Pre-read (15 min): Ops pulls telemetry and updates the scorecard with baselines.
Review (25 min): Leads score each KPI; disagreements mean definitions aren’t crisp—clarify now.
Pick 2–3 gaps (10 min): Choose gaps with high Weight and low Score.
Plan upgrades (10 min): Assign owners; align upgrades to release train and CI gates.

Putting it on your roadmap (example)

Here’s a 6-week upgrade plan a mid-stage SaaS team used to move from “Emerging” to “Operational”:

Week 1–2

Inventory tokens/components and rename legacies; add lint rules to block banned imports.
Ship Storybook with usage examples for 12 top components.

Week 3–4

Implement preview envs on every PR; add visual regression checks for tokens + 12 components.
Release v1.1.0 with semver, changelog, and first deprecation notice.

Week 5–6

Codemod 5 legacy components to the new API; auto-fix old CSS utilities.
Introduce “fast-lane” CI for component PRs (parallelized tests, <10 min runs).
Score quarterly; expect: Adoption +15–25 pts, Consistency violations −40–60%, Velocity −1 day.

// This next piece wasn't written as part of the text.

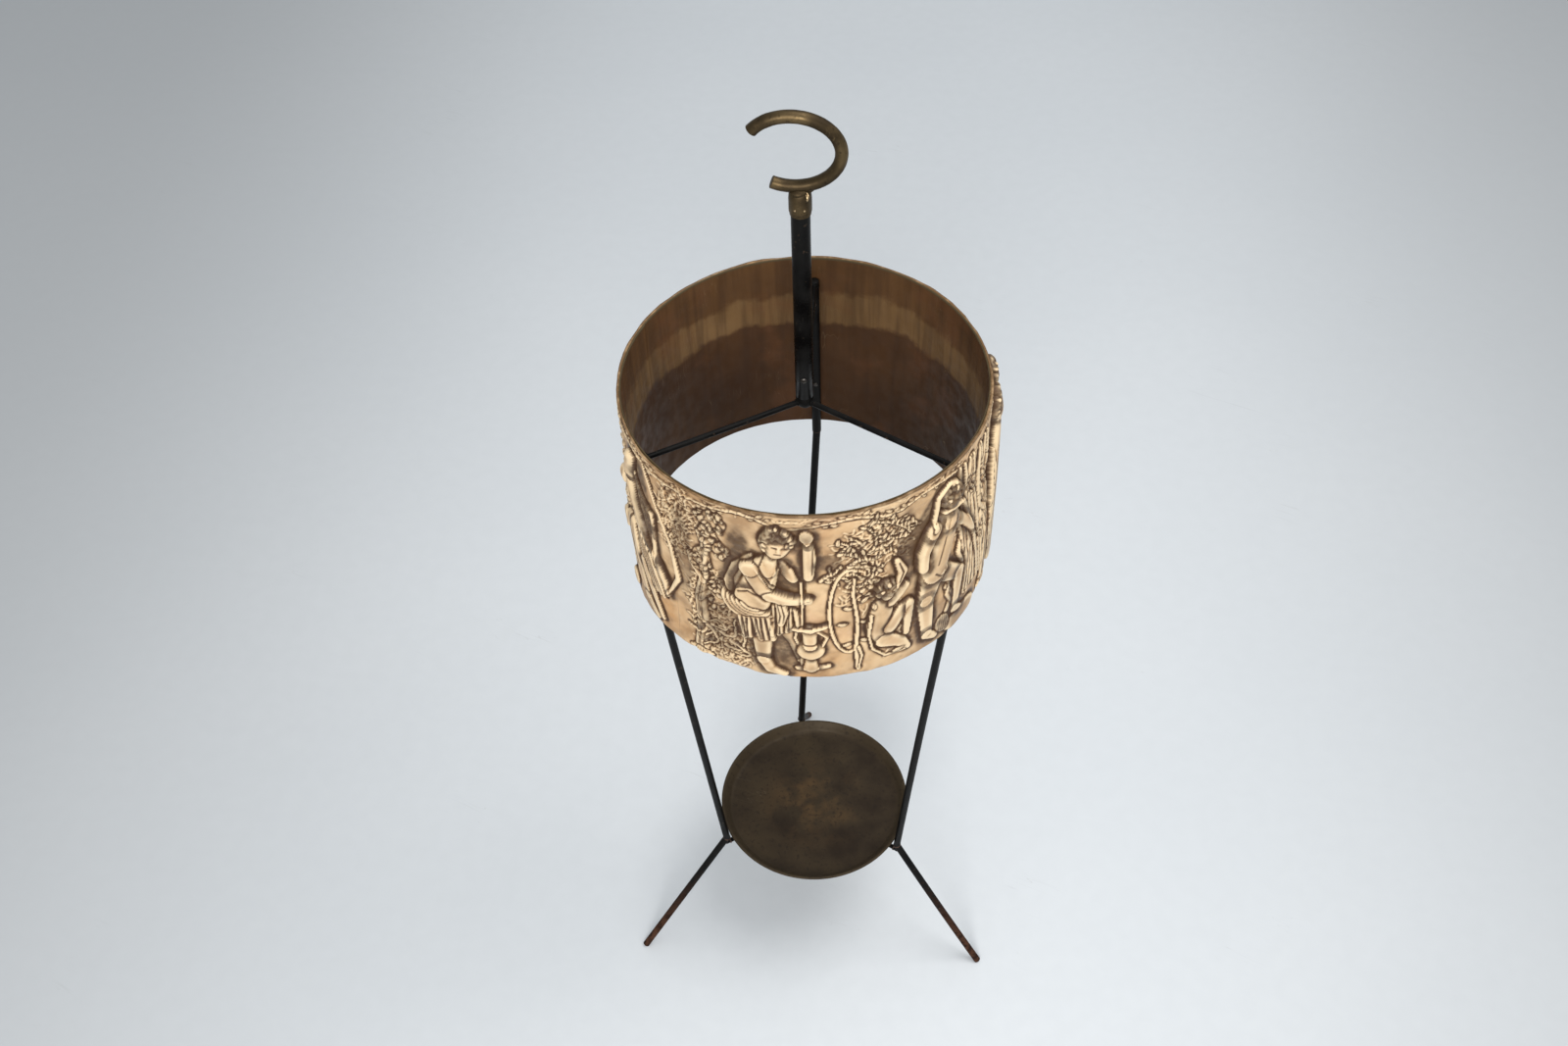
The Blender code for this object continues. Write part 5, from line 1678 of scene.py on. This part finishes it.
def domed_head(centre, direction, radius, flatness, around, up):
    """Flattened ball that stands in for a rivet's or pin's head."""
    shape = bmesh.new()
    bmesh.ops.create_uvsphere(shape, u_segments=around, v_segments=up, radius=radius)
    aim = Vector((0, 0, 1)).rotation_difference(direction).to_matrix().to_4x4()
    squash = Matrix.Diagonal((1, 1, flatness, 1))
    bmesh.ops.transform(shape, verts=shape.verts[:], matrix=Matrix.Translation(centre) @ aim @ squash)
    return shape


def rod_points(start, end, count, sag, seed):
    """Points of a rod that was bent by hand, so it isn't quite true."""
    random = np.random.default_rng(seed)
    start, end = Vector(start), Vector(end)
    side = (end - start).orthogonal().normalized()
    other = (end - start).cross(side).normalized()
    first, second = random.normal(0, sag), random.normal(0, sag)
    points = []
    for step in range(count):
        share = step / (count - 1)
        bow = math.sin(math.pi * share)
        points.append(start.lerp(end, share) + side * first * bow + other * second * bow)
    return points


def bead_round(centre, normal, radius, thick, seed):
    """Lumpy weld bead in a ring."""
    random = np.random.default_rng(seed)
    shape = bmesh.new()
    frame = Vector((0, 0, 1)).rotation_difference(normal).to_matrix().to_4x4()
    loops = []
    count = 30
    for index in range(count):
        turn = math.tau * index / count
        out = Vector((math.cos(turn), math.sin(turn), 0))
        wide = thick * random.uniform(0.75, 1.2)
        place = out * radius
        tilt = Matrix((out, Vector((0, 0, 1)), out.cross(Vector((0, 0, 1))))).transposed().to_4x4()
        matrix = Matrix.Translation(centre) @ frame @ Matrix.Translation(place) @ tilt
        circle = bmesh.ops.create_circle(shape, segments=10, radius=wide, matrix=matrix)["verts"]
        loops.append(edges_of(circle))
    for first, second in zip(loops, loops[1:] + loops[:1]):
        bmesh.ops.bridge_loops(shape, edges=first + second)
    bmesh.ops.recalc_face_normals(shape, faces=shape.faces[:])
    return shape


def frame_rods(materials):
    """Legs, feet, sockets, spokes and pegs with their welds."""
    low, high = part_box("leg_socket_rear")
    socket_radius = (high.x - low.x) / 2
    socket_place = high.y - socket_radius - AXIS_Y
    rod_low, rod_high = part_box("foot_rod_rear")
    rod_radius = (rod_high.x - rod_low.x) / 2
    spoke_low, spoke_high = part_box("spoke_rear")
    spoke_radius = (spoke_high.x - spoke_low.x) / 2
    spoke_level = (spoke_high.z + spoke_low.z) / 2
    peg_low, peg_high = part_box("tray_peg_rear")
    peg_radius = (peg_high.x - peg_low.x) / 2
    peg_level = (peg_high.z + peg_low.z) / 2
    slope = math.atan2(FOOT_RADIUS - KNEE_RADIUS, KNEE_LEVEL)
    foot_level = rod_radius * math.sin(slope) - FOOT_FILED
    for number, (side, azimuth) in enumerate((("rear", 90), ("left", 210), ("right", 330))):
        turn = math.radians(azimuth)
        out = Vector((math.cos(turn), math.sin(turn), 0))

        def at(radius, level):
            return Vector((0, AXIS_Y, level)) + out * radius

        def add(name, shape, finish, node_name="", sharp=180):
            stands_for = (node_name + "_" + side,) if node_name else ()
            finish_mesh(
                name + "_" + side, shape, materials[finish], "stand", stands_for, sharp
            )

        bend = Vector((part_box("foot_rod_" + side)[0].x + rod_radius, 0, 0)) if side == "rear" else Vector()
        knee = at(KNEE_RADIUS, KNEE_LEVEL) + bend
        top = at(socket_place, low.z)
        foot = at(FOOT_RADIUS, foot_level) + bend
        up_leg = (top - knee).normalized()
        down_leg = (foot - knee).normalized()

        points = rod_points(knee - up_leg * 0.0012, top, 26, 0.0004, 100 + number)
        points += [top + Vector((0, 0, 0.0006))]
        radii = [rod_radius] * 26 + [rod_radius * 0.72]
        shape = tube_along(points, radii, 24)
        add("upper_leg", shape, "rod", "leg_rod", 45)

        points = rod_points(knee, foot - down_leg * 0.0006, 18, 0.0003, 200 + number)
        points += [foot]
        radii = [rod_radius] * 18 + [rod_radius - 0.0006]
        shape = tube_along(points, radii, 24)
        everything = shape.verts[:] + shape.edges[:] + shape.faces[:]
        bmesh.ops.bisect_plane(
            shape, geom=everything, plane_co=(0, 0, 0), plane_no=(0, 0, -1), clear_outer=True
        )
        bmesh.ops.holes_fill(shape, edges=[edge for edge in shape.edges if edge.is_boundary])
        bmesh.ops.recalc_face_normals(shape, faces=shape.faces[:])
        add("lower_leg", shape, "foot", "foot_rod", 45)

        middle = (up_leg - down_leg).normalized()
        shape = bead_round(knee, middle, rod_radius * 0.93, 0.00075, 300 + number)
        add("knee_weld", shape, "weld")

        base = at(KNEE_RADIUS - 0.0170, peg_level) + bend
        root = at(KNEE_RADIUS + 0.0012, peg_level) + bend
        points = [base, base + out * 0.0006, base + out * 0.008, root]
        shape = tube_along(points, [peg_radius - 0.0006] + [peg_radius] * 3, 20)
        add("tray_rest", shape, "rod", "tray_peg", 45)
        seat = at(KNEE_RADIUS - rod_radius * 0.95, peg_level) + bend
        shape = bead_round(seat, out, peg_radius, 0.0006, 400 + number)
        add("rest_weld", shape, "weld")

        spot = at(socket_place, 0)
        outline = (
            (0.0, high.z),
            (socket_radius - 0.0011, high.z - 0.0001),
            (socket_radius - 0.0004, high.z - 0.0004),
            (socket_radius, high.z - 0.0012),
            (socket_radius, high.z - 0.040),
            (socket_radius, low.z + 0.040),
            (socket_radius, low.z + 0.0016),
            (socket_radius - 0.0003, low.z + 0.0007),
            (socket_radius - 0.0009, low.z),
            (0.0, low.z),
        )
        shape = turned(outline, 28, False, spot)
        add("socket_bar", shape, "socket", "leg_socket", 40)
        base = at(socket_place, low.z)
        shape = bead_round(base, Vector((0, 0, 1)), rod_radius * 0.98, 0.0005, 500 + number)
        add("socket_weld", shape, "weld")

        inner = at(TUBE_RADIUS - 0.001, spoke_level)
        outer = at(socket_place - socket_radius * 0.6, spoke_level)
        points = rod_points(inner, outer, 14, 0.0002, 600 + number)
        shape = tube_along(points, [spoke_radius] * 14, 20)
        add("spoke_bar", shape, "rod", "spoke", 45)
        shape = bead_round(at(TUBE_RADIUS - 0.0002, spoke_level), out, spoke_radius, 0.0006, 700 + number)
        add("hub_weld", shape, "socket")
        base = at(socket_place - socket_radius * 0.92, spoke_level)
        shape = bead_round(base, out, spoke_radius, 0.0005, 800 + number)
        add("spoke_weld", shape, "socket")

        for level in ("lower", "upper"):
            which = side + "_" + level
            rivet_low, rivet_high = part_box("wall_rivet_" + which)
            centre = at(socket_place - socket_radius + 0.0001, (rivet_low.z + rivet_high.z) / 2)
            shape = domed_head(centre, -out, 0.0018, 0.6, 24, 14)
            steel = materials["steel"]
            stands_for = ("wall_rivet_" + which,)
            finish_mesh("rivet_head_" + which, shape, steel, "stand", stands_for, 180)


def centre_column(materials):
    """Black tube, the boss under it and their rivet."""
    hub_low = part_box("hub")[0]
    ferrule_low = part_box("handle_ferrule")[0]
    radius = TUBE_RADIUS
    joint = TUBE_LOW.z
    outline = (
        (0.0, joint - 0.0002),
        (radius - 0.0003, joint - 0.0002),
        (radius, joint + 0.0002),
        (radius * 1.002, joint + 0.05),
        (radius, joint + 0.10),
        (radius, ferrule_low.z + 0.0130),
        (0.0, ferrule_low.z + 0.0130),
    )
    shape = turned(outline, 56, False, (0, AXIS_Y, 0))
    finish_mesh("column_tube", shape, materials["tube"], "stand", ("centre_tube",), 40)
    outline = (
        (0.0, joint - 0.0003),
        (radius - 0.0002, joint - 0.0003),
        (radius, joint - 0.0006),
        (radius, joint - 0.0052),
        (radius - 0.0004, joint - 0.0068),
        (radius - 0.0012, joint - 0.0084),
        (radius - 0.0022, hub_low.z + 0.0008),
        (radius - 0.0030, hub_low.z),
        (0.0, hub_low.z),
    )
    shape = turned(outline, 56, False, (0, AXIS_Y, 0))
    finish_mesh("column_boss", shape, materials["socket"], "stand", ("hub",), 40)
    low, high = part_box("tube_rivet")
    height = (low.z + high.z) / 2
    for side, sign in (("front", -1), ("back", 1)):
        centre = Vector((0, AXIS_Y + sign * (radius - 0.0002), height))
        shape = domed_head(centre, Vector((0, sign, 0)), 0.0022, 0.5, 28, 16)
        steel = materials["steel"]
        finish_mesh("column_rivet_" + side, shape, steel, "stand", ("tube_rivet",), 180)


# ---------------------------------------------------------------- stage


def stage(groups):
    shape = bmesh.new()
    bmesh.ops.create_grid(shape, x_segments=4, y_segments=4, size=6.0)
    mesh = bpy.data.meshes.new("floor")
    shape.to_mesh(mesh)
    shape.free()
    floor = bpy.data.objects.new("floor", mesh)
    bpy.context.scene.collection.objects.link(floor)
    mesh.materials.append(floor_finish(groups))

    world = bpy.data.worlds.new("studio")
    bpy.context.scene.world = world
    world.use_nodes = True
    sky = world.node_tree.nodes["Background"]
    sky.inputs[0].default_value = (0.93, 0.97, 1.0, 1)
    sky.inputs[1].default_value = 0.50
    soft_light("key_panel", (0.9, 0.2, 2.6), (0, 0, 0.3), 1.8, 34, (1.0, 0.985, 0.96))
    soft_light("front_panel", (-0.1, -2.3, 1.8), (0, 0, 0.45), 1.3, 46, (1.0, 0.975, 0.94))


def soft_light(name, place, target, size, power, colour):
    light = bpy.data.lights.new(name, "AREA")
    light.shape = "DISK"
    light.size = size
    light.energy = power
    light.color = colour
    lamp = bpy.data.objects.new(name, light)
    bpy.context.scene.collection.objects.link(lamp)
    lamp.location = place
    aim = Vector(target) - Vector(place)
    lamp.rotation_euler = aim.to_track_quat("-Z", "Y").to_euler()


def add_camera():
    heading, pitch, roll = (math.radians(turn) for turn in CAMERA_TURNS)
    across = Vector((math.cos(heading), math.sin(heading), 0))
    level = Vector((-math.sin(heading), math.cos(heading), 0))
    forward = level * math.cos(pitch) - Vector((0, 0, math.sin(pitch)))
    up = across.cross(forward)
    side = across * math.cos(roll) + up * math.sin(roll)
    above = up * math.cos(roll) - across * math.sin(roll)
    lens = bpy.data.cameras.new("camera")
    lens.lens = CAMERA_LENS
    lens.sensor_width = 36
    camera = bpy.data.objects.new("camera", lens)
    bpy.context.scene.collection.objects.link(camera)
    frame_of_view = Matrix((side, above, -forward)).transposed().to_4x4()
    camera.matrix_world = Matrix.Translation(CAMERA_PLACE) @ frame_of_view
    bpy.context.scene.camera = camera


def main():
    bpy.context.scene.view_settings.view_transform = "Standard"
    groups = {
        "mottle": mottle_group(),
        "scratch": scratch_group(),
        "grain": grain_group(),
        "rust": rust_group(),
    }
    brown, bronze, gold = (0.036, 0.024, 0.012), (0.085, 0.058, 0.027), (0.20, 0.138, 0.064)
    iron, grey, bright = (0.030, 0.026, 0.024), (0.085, 0.078, 0.072), (0.22, 0.20, 0.18)
    brass = brass_finish(groups, "aged_brass_finish", brown, bronze, gold, 0.60)
    materials = {
        "rod": enamel_finish(groups, "black_rod_finish", 0.03, 0.36, 0.55),
        "foot": enamel_finish(groups, "rusty_foot_finish", 0.085, 0.42, 0.60),
        "socket": enamel_finish(groups, "black_socket_finish", 0.03, 0.45, 0.62),
        "tube": enamel_finish(groups, "black_tube_finish", 0.03, 0.24, 0.42),
        "steel": brass_finish(groups, "rivet_steel_finish", iron, grey, bright, 0.62, 3.0),
        "weld": weld_finish(groups),
    }
    relief_skin(draw_relief(), relief_finish(groups))
    liner_shell(liner_finish(groups))
    drip_dish(tray_finish(groups))
    carrying_handle(brass, solder_finish(groups))
    frame_rods(materials)
    centre_column(materials)
    stage(groups)
    add_camera()
    for tree in list(groups.values()) + [material.node_tree for material in bpy.data.materials]:
        if tree:
            arrange(tree)


main()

4. Frequently asked questions

Q: We have multiple product lines—one system or many?

Start with one system and well-defined theming/brand knobs. Split only when domain needs diverge strongly (e.g., embedded vs. enterprise console).

Q: Do we build tokens first or components first?

If tokens are chaotic, stabilize them first. Otherwise, converge components and evolve tokens in lockstep.

Q: How do we prove ROI to execs?

Track defects tied to UI inconsistencies, time-to-merge for UI PRs, and ticket volume on forms/tables. Show deltas on the scorecard after each release train.

Your next steps (use this checklist)

1. Run a component inventory and identify clone hotspots.

2. Choose the canonical package; mark the rest legacy.

3. Add CI gates: banned overrides, unofficial components, visual diffs.

4. Stand up Storybook/Docs and require examples + a11y notes.

5. Codemod the top 5 legacy components; ship a release with deprecations.

6. Score quarterly using the worksheet; pick 2–3 KPI gaps per quarter.